Thomas begins, in “Part One: Wildlife in America: A Brief History,” with a contemporary personal accounting of a fine day of hunting in which he bags a wild turkey. The episode serves to illustrate how this would not have been possible had it not been for the conservation efforts of sportsmen more than a century ago. He explains how, soon after the Mayflower colonists arrived in the New World, turkeys became a marketed commodity.
The impact on turkey populations was drastic and quick: By 1672, the sight of a wild turkey was rare. By 1920, they’d disappeared from 18 of the 39 states they’d once inhabited. And though he admits that unchecked hunting was partly to blame, the real reason, says Thomas, is the loss of habitat due to rapid Western expansion.
So what ultimately turned around the turkey population? The sportsman-conceived, -lobbied, and -supported 1937 Federal Aid in Wildlife Restoration Act, which conjured a source of funding through an excise tax on guns, ammunition and the like, and which continues today.
This early example of concerted conservation measures has resulted in a steady stream of subsequent efforts undertaken by conservation-minded sportsmen to preserve and protect our natural resources. These include Theodore Roosevelt’s founding of the hunter’s conservation-minded organization, the Boone & Crockett Club, to the efforts of other such notables as Aldo Leopold, George Bird Grinnell and Ding Darling.
Subsequent chapters illustrate, through a series of even-handed, topic-driven essays, how not only are sportsmen responsible for most of the positive movement in environmental preservation in this country, but that it doesn’t matter who gets the job done on behalf of the natural environment, just that it gets done.
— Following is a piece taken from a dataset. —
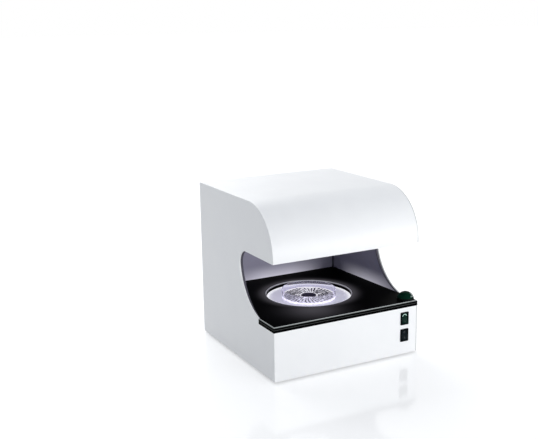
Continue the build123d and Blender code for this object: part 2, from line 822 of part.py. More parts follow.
with BuildPart() as board_components:
    chip = controller_width / 6
    with Locations((controller_x - chip, controller_y, board_top_z + board_thick / 2)):
        Box(chip, chip, board_thick)
    with Locations((controller_x + chip, controller_y - chip, board_top_z + board_thick / 2)):
        Box(chip / 2, chip, board_thick)
    with Locations((controller_x - 2 * chip, controller_y + chip, board_top_z)):
        upright(jack_radius, 0, usb_height)
    for x, y in ((camera_plug_x, camera_plug_y), (lamp_plug_x, lamp_plug_y)):
        with Locations((x, y, board_top_z + plug_size / 2)):
            Box(plug_size, plug_size, plug_size)

with BuildPart() as driver_heatsink:
    sink_x = driver_x + driver_width / 6
    fin_pitch = driver_depth / (2 * fin_count)
    fin_span = (fin_count - 1) * fin_pitch + fin_thick
    with Locations((sink_x, driver_y, board_top_z + sheet / 2)):
        Box(fin_height, fin_span, sheet)
    with Locations((sink_x, driver_y, board_top_z + (sheet + fin_height) / 2)):
        with GridLocations(1, fin_pitch, 1, fin_count):
            Box(fin_height, fin_thick, fin_height + sheet)

with BuildPart() as usb_socket:
    with BuildSketch(Plane(origin=(usb_x, rear_y, board_top_z + usb_height / 2), x_dir=(1, 0, 0),
                           z_dir=(0, -1, 0))):
        Rectangle(usb_width, usb_height)
        Rectangle(usb_width - 2 * board_thick, usb_height - 2 * board_thick, mode=Mode.SUBTRACT)
    extrude(amount=usb_length)
    with Locations((usb_x, rear_y - usb_length + board_thick / 2, board_top_z + usb_height / 2)):
        Box(usb_width, board_thick, usb_height)
    with Locations((usb_x, rear_y - usb_length / 2, board_top_z + usb_height / 2)):
        Box(usb_width / 2, usb_length, board_thick)

# The jack's collar stands out behind by as much as the rockers do in front
front_reach = front_y - power_rocker.part.bounding_box().min.Y
jack_axis = Plane(origin=(jack_x, rear_y, jack_z), x_dir=(1, 0, 0), z_dir=(0, 1, 0))

with BuildPart() as power_jack:
    with BuildSketch(jack_axis):
        Circle(jack_collar_radius)
    extrude(amount=front_reach)
    with BuildSketch(jack_axis.offset(-jack_length)):
        Circle(jack_radius)
    extrude(amount=jack_length)
    with BuildSketch(jack_axis.offset(front_reach)):
        Circle(jack_bore)
    extrude(amount=-(jack_length + front_reach - 2 * sheet), mode=Mode.SUBTRACT)
    with BuildSketch(jack_axis.offset(-jack_length)):
        Circle(jack_pin)
    extrude(amount=jack_length)

with BuildPart() as jack_nut:
    with BuildSketch(jack_axis.offset(-sheet)):
        RegularPolygon(jack_collar_radius, 6, major_radius=False)
        Circle(jack_radius, mode=Mode.SUBTRACT)
    extrude(amount=-nut_height)


def lead(*points):
    """A round lead laid along straight runs with an arc at each corner."""
    with BuildPart() as piece:
        with BuildLine() as route:
            FilletPolyline(*points, radius=lead_bend)
        with BuildSketch(Plane(origin=route.line @ 0, z_dir=route.line % 0)):
            Circle(lead_radius)
        sweep()
    return piece


lead_level = floor_z + 2 * lead_radius
camera_top_z = sensor_z + camera_height / 2
camera_cable = lead(
    (camera_plug_x, well_y + camera_size / 2, camera_top_z),
    (camera_plug_x, duct_y, camera_top_z),
    (camera_plug_x, duct_y, plate_under_z - 2 * angle_leg),
    (camera_plug_x, camera_plug_y, plate_under_z - 2 * angle_leg),
    (camera_plug_x, camera_plug_y, board_top_z + plug_size),
)
blade_end_y = rear_of_housing + blade_length
side_run_x = inner_x - nut_block - 2 * lead_bend
power_lead = lead(
    (jack_x, rear_y - jack_length, jack_z),
    (jack_x, rear_y - jack_length - 3 * lead_bend, jack_z),
    (side_run_x, rear_y - jack_length - 6 * lead_bend, lead_level),
    (side_run_x, blade_end_y + 6 * lead_bend, lead_level),
    (switch_x, blade_end_y + 3 * lead_bend, lower_switch_z),
    (switch_x, blade_end_y, lower_switch_z),
)

# ---------------------------------------------------------------- feet

with BuildPart() as rubber_feet:
    with Locations(*foot_points):
        upright(foot_radius, 0, foot_height)
        upright(screw_head_radius + screw_clearance, 0, screw_head, mode=Mode.SUBTRACT)
        upright(screw_radius, 0, foot_height, mode=Mode.SUBTRACT)

with BuildPart() as foot_screws:
    with Locations(*foot_points):
        upright(screw_head_radius, screw_clearance, screw_head)
        upright(screw_radius, screw_head, floor_z + nut_height)

with BuildPart() as foot_nuts:
    with BuildSketch(Plane.XY.offset(floor_z)):
        with Locations(*foot_points):
            RegularPolygon(nut_size, 6, major_radius=False)
            Circle(screw_radius, mode=Mode.SUBTRACT)
    extrude(amount=nut_height)

# ---------------------------------------------------------------- write each piece

pieces = {
    "left_side_panel": left_side_panel,
    "right_side_panel": right_side_panel,
    "cutout_seal_left": cutout_seal_left,
    "cutout_seal_right": cutout_seal_right,
    "top_cover": top_cover,
    "front_panel": front_panel,
    "rear_panel": rear_panel,
    "base_plate": base_plate,
    "nut_blocks": nut_blocks,
    "casing_screws": casing_screws,
    "plate_ledge_left": plate_ledge_left,
    "plate_ledge_right": plate_ledge_right,
    "rear_cross_rail": rear_cross_rail,
    "work_plate_top": work_plate_top,
    "work_plate_under": work_plate_under,
    "chamber_left_wall": chamber_left_wall,
    "chamber_right_wall": chamber_right_wall,
    "chamber_back_wall": chamber_back_wall,
    "chamber_ceiling": chamber_ceiling,
    "diffuser_disc": diffuser_disc,
    "light_cup": light_cup,
    "light_cup_screws": light_cup_screws,
    "lower_led_board": lower_led_board,
    "lower_leds": lower_leds,
    "ring_light_housing": ring_light_housing,
    "ring_light_diffuser": ring_light_diffuser,
    "ring_light_board": ring_light_board,
    "ring_light_leds": ring_light_leds,
    "camera_bridge": camera_bridge,
    "bridge_screws": bridge_screws,
    "camera_body": camera_body,
    "camera_cable": camera_cable,
    "lens_barrel": lens_barrel,
    "iris_ring": iris_ring,
    "focus_ring": focus_ring,
    "lens_cell": lens_cell,
    "lens_glasses": lens_glasses,
    "petri_dish": petri_dish,
    "agar": agar,
    "power_switch_housing": power_switch_housing,
    "power_rocker": power_rocker,
    "light_switch_housing": light_switch_housing,
    "light_rocker": light_rocker,
    "switch_blades": switch_blades,
    "dimmer_knob": dimmer_knob,
    "dimmer_shaft": dimmer_shaft,
    "dimmer_pot": dimmer_pot,
    "dimmer_nut": dimmer_nut,
    "controller_board": controller_board,
    "driver_board": driver_board,
    "board_standoffs": board_standoffs,
    "board_components": board_components,
    "driver_heatsink": driver_heatsink,
    "usb_socket": usb_socket,
    "power_jack": power_jack,
    "jack_nut": jack_nut,
    "power_lead": power_lead,
    "rubber_feet": rubber_feet,
    "foot_screws": foot_screws,
    "foot_nuts": foot_nuts,
}

os.makedirs("parts", exist_ok=True)
for name, piece in pieces.items():
    piece.part.label = name
    export_step(piece.part, f"parts/{name}.step")
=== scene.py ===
from math import cos, pi, radians, sin

import bmesh
import bpy
import numpy as np
from mathutils import Matrix, Vector


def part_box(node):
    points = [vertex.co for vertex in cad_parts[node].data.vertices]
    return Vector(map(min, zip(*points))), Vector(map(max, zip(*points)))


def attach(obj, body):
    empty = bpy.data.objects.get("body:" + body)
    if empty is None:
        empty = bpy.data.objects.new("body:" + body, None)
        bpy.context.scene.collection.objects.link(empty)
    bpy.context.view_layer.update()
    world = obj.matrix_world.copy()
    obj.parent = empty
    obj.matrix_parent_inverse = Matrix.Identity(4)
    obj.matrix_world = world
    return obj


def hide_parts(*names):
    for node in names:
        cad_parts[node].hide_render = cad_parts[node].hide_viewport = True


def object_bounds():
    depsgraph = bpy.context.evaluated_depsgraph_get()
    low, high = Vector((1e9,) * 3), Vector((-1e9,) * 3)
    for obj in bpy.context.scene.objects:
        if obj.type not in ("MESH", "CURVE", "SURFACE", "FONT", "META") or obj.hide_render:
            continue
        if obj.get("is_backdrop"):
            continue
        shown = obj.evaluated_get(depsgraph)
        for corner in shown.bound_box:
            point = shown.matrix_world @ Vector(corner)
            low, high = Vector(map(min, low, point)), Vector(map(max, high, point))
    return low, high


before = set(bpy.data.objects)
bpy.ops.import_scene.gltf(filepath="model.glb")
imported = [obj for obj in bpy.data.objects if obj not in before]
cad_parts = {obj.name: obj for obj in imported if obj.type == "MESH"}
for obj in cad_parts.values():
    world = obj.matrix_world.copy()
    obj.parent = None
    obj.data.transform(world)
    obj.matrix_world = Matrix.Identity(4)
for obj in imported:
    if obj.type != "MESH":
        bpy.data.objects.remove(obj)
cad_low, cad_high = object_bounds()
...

This book is a meat-and-potatoes effort to set the record straight on a few scores, not the least of which is that sportsmen aren’t the environmental bogeymen they’re made out to be. And if that’s all it did, it would be worth the purchase price. One can only hope that a wide audience recognizes that the book also exceeds that by a long shot.
The highest praise I can give this book is to recommend it to everyone I know — hunter, anti-hunter, and the seemingly unconcerned. Given the troubling state of affairs surrounding so much of our natural environment today, every second counts.